Washington State Supreme Court Withdraws Yousoufian Opinion

Update 7/5

What does this mean for other PRA cases?  If you have a case at the penalty stage, I'd probably seek a stay because unless the Court adopts the identical test,  if you do it now you'll just have to do it again later.

Original Post

The Washington State Supreme Court has withdrawn its January Opinion in the long-running Yousoufian v. Office of Ron Sims case.  In that Opinion, the Supreme Court had ruled that the $124,000 Public Records Act penalty award against King County was too small.  The Opinion adopted 16 factors trial courts should use to set penalty amounts.  For more details on the Opinion, see this MRSC article.

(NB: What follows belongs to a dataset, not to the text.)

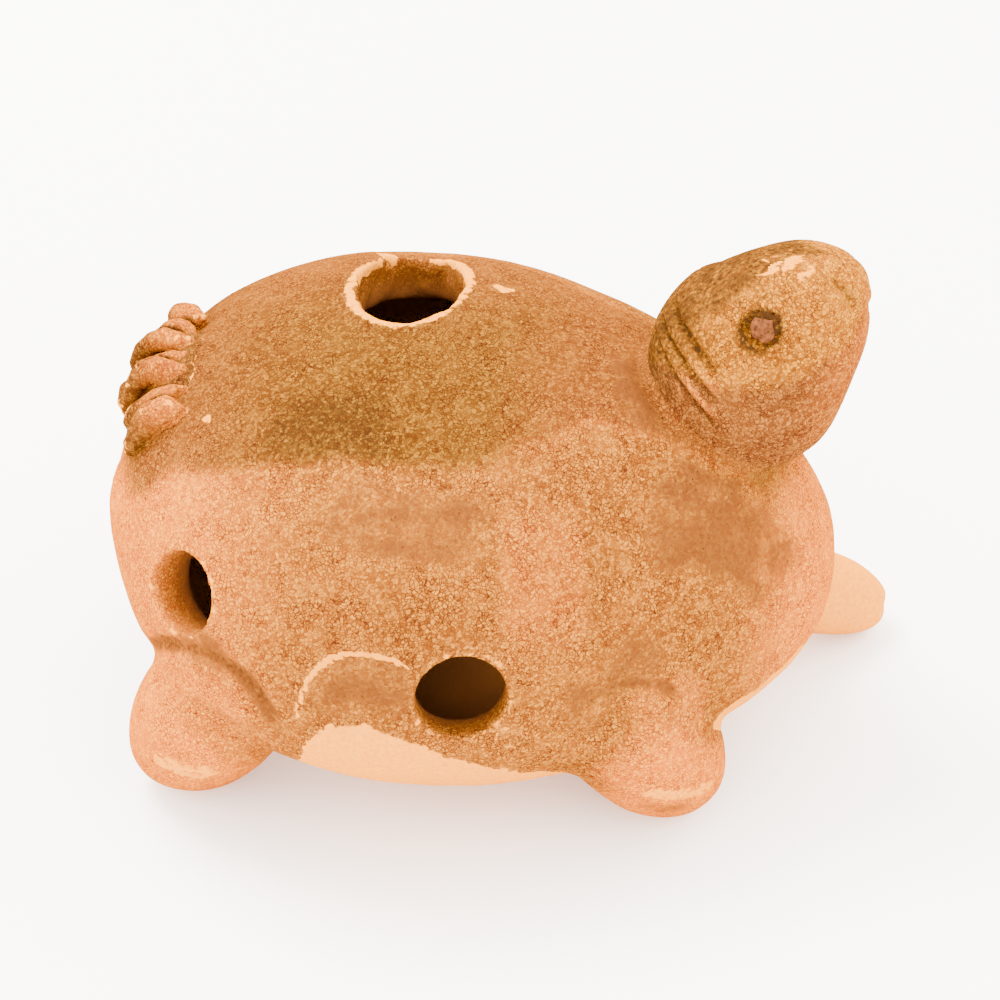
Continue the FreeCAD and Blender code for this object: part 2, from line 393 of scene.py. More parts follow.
# Neck wrinkles, each (places, width, height). Deep ones get painted shade, and high ones a painted
# highlight.
WRINKLES = (
    (((7.9, 20), (8.1, 45), (7.8, 72), (7.2, 98)), 0.36, -0.45),
    (((9.2, 8), (9.6, 35), (9.7, 60), (9.2, 90)), 0.36, -0.75),
    (((11.1, 8), (11.4, 32), (11.6, 56), (11.4, 82)), 0.42, -0.75),
    (((10.1, 8), (10.5, 35), (10.7, 60), (10.3, 86)), 0.45, 0.85),
    (((8.5, 8), (8.9, 32), (8.8, 60), (8.2, 94)), 0.38, 0.65),
    (((12.4, 15), (12.8, 35), (12.9, 62)), 0.9, 0.45),
)
WRINKLE_SHADE = 0.8
WRINKLE_HIGHLIGHT = 0.9
HIGHLIGHT_HEIGHT = 0.5

# Nostrils, mouth and jaw, each (places, width, height, painted shade in the groove).
FACE = (
    (((22.9, 88), (22.7, 112), (22.3, 135), (21.6, 150)), 0.45, -0.35, 0.5),
    (((23.3, 120), (22.9, 145), (22.2, 160)), 0.45, 0.3, 0.0),
    (((22.4, 172), (21.7, 160), (20.9, 155)), 0.6, 0.2, 0.0),
    (((20.9, 178), (20.6, 162), (19.8, 150)), 0.5, -0.25, 0.3),
    (((18.4, 140), (16.4, 132), (14.1, 127), (12.0, 122)), 0.9, -0.35, 0.15),
    (((18.0, 154), (15.5, 145), (13.0, 140)), 1.4, 0.3, 0.0),
)

# Scratches and worn spots on the snout, each (places, width, bareness), all of one depth.
SNOUT_WEAR = (
    (((17.9, -28), (19.0, -38), (20.0, -40), (20.8, -34)), 0.24, 1.3),
    (((19.6, -39), (20.5, -30), (21.4, -28)), 0.2, 1.2),
    (((20.4, -40), (21.4, -34), (22.4, -12)), 1.0, 0.62),
    (((20.9, -62), (22.0, -56), (22.9, -30)), 0.7, 0.58),
    (((20.2, -22), (20.9, -8), (21.6, 8)), 0.6, 0.58),
    (((19.4, -18), (20.2, -28)), 0.22, 0.7),
)
SNOUT_WEAR_HEIGHT = -0.12

# Eyes: a dish in the cheek with a dark ring, and a clay pellet sunk into it.
EYE_ALONG = 16.9
EYE_TURN = 76.0
CHEEK_RADIUS = 8.1
EYE_DISH = 1.95
EYE_DISH_DEPTH = 0.5
EYE_DISH_EDGE = 0.25
EYE_RING_RADIUS = 1.4
PELLET_RADIUS = 1.15
PELLET_HALF_DEPTH = 0.5
PELLET_SINK = 0.42
PELLET_BLOCK = 2.5


def eye_ring(side, radius):
    """Path on the cheek round an eye."""
    aside = math.degrees(radius / CHEEK_RADIUS)
    return [
        on_head(EYE_ALONG + radius * math.cos(t), side * (EYE_TURN + aside * math.sin(t)))
        for t in turns(14)
    ]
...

King County had moved to have the Opinion withdrawn after it was revealed that the Opinion author, Justice Richard Sanders, had a pending appeal in a Public Records Act case, where he was relying on his Yousoufian Opinion to argue that his judgment against the State should be increased.  In light of the recent U.S. Supreme Court holding in Caperton v. Massey that a West Virginia Supreme Court Justice's decision not to recuse himself violated due process, this result is not surprising.